Part of being Progressive is a certain impatience for change. And that's understandable. Much of that change took too long before and much needed change (to us) still has yet to occur. For example, we still need to codify into law, preferably Amendment, that all people, LGBTQ and otherwise, are entitled to the same legal protections as are currently held by cisgender folks (although "cisgender" appears to be another trigger word for many non-Progressives).

@fbecart @jaredwhite And yet this is part of the problem, yes? That these terms have become used for so long that they have become engrained in us as normal.

Yet when we look at the meanings and histories of these words, their established place in a relatively new field (as, in the grand scheme of things, our field is relatively new) only reaffirms a normalcy that should not be.

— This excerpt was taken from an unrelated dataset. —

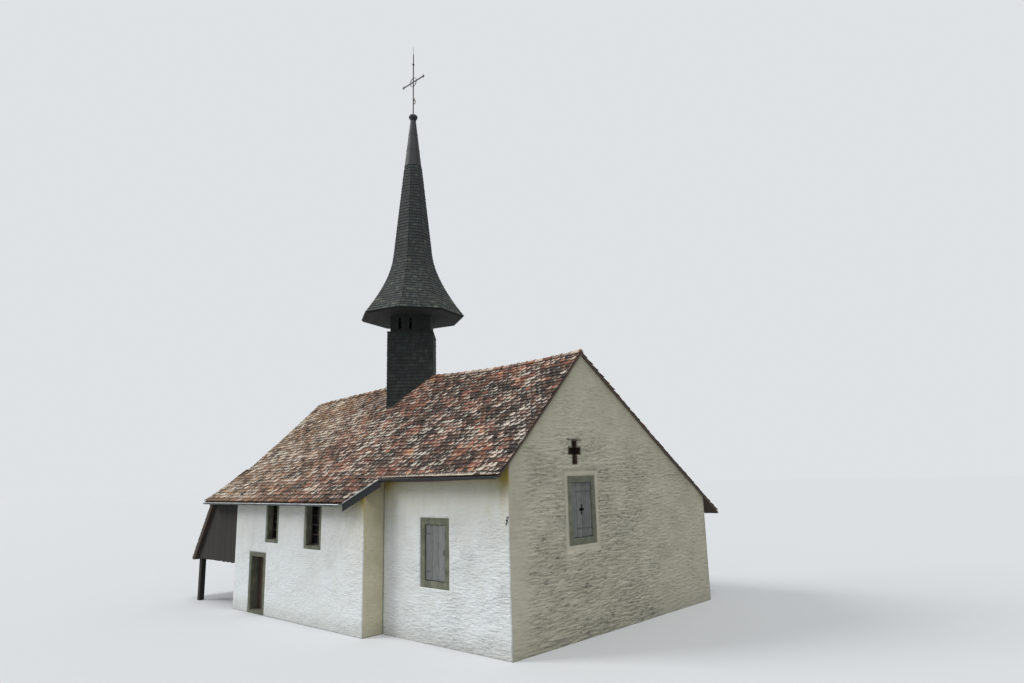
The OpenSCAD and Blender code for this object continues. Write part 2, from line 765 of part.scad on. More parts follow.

That's to say, perhaps we should be viewing the words "master" and "slave" as the equivalent of four-letter words because of how they've been used—as verbotten as a certain "n" or "c" word, in American culture.

@fbecart @jaredwhite @elight Even though I agree with all of that I often find one argument missing. Who cares about master, main is less to type. woop!
Technically Correct - Futurama

YouTube
@fbecart @jaredwhite @elight The use of “master” in Git is directly derived from “master / slave” terminology used in Bitkeeper.
More here: https://www.midwist.com/posts/2020/06/on-git-branch-naming/
On Git branch naming

Since I’m tired of going over this repeatedly…

Midwist

@mathew Thank you for bringing an accurate source on this topic.

I feel sorry for spreading incorrect information. I'll add a disclaimer to my previous toot.

@jaredwhite @elight It's not master/slave, it's master/proxy.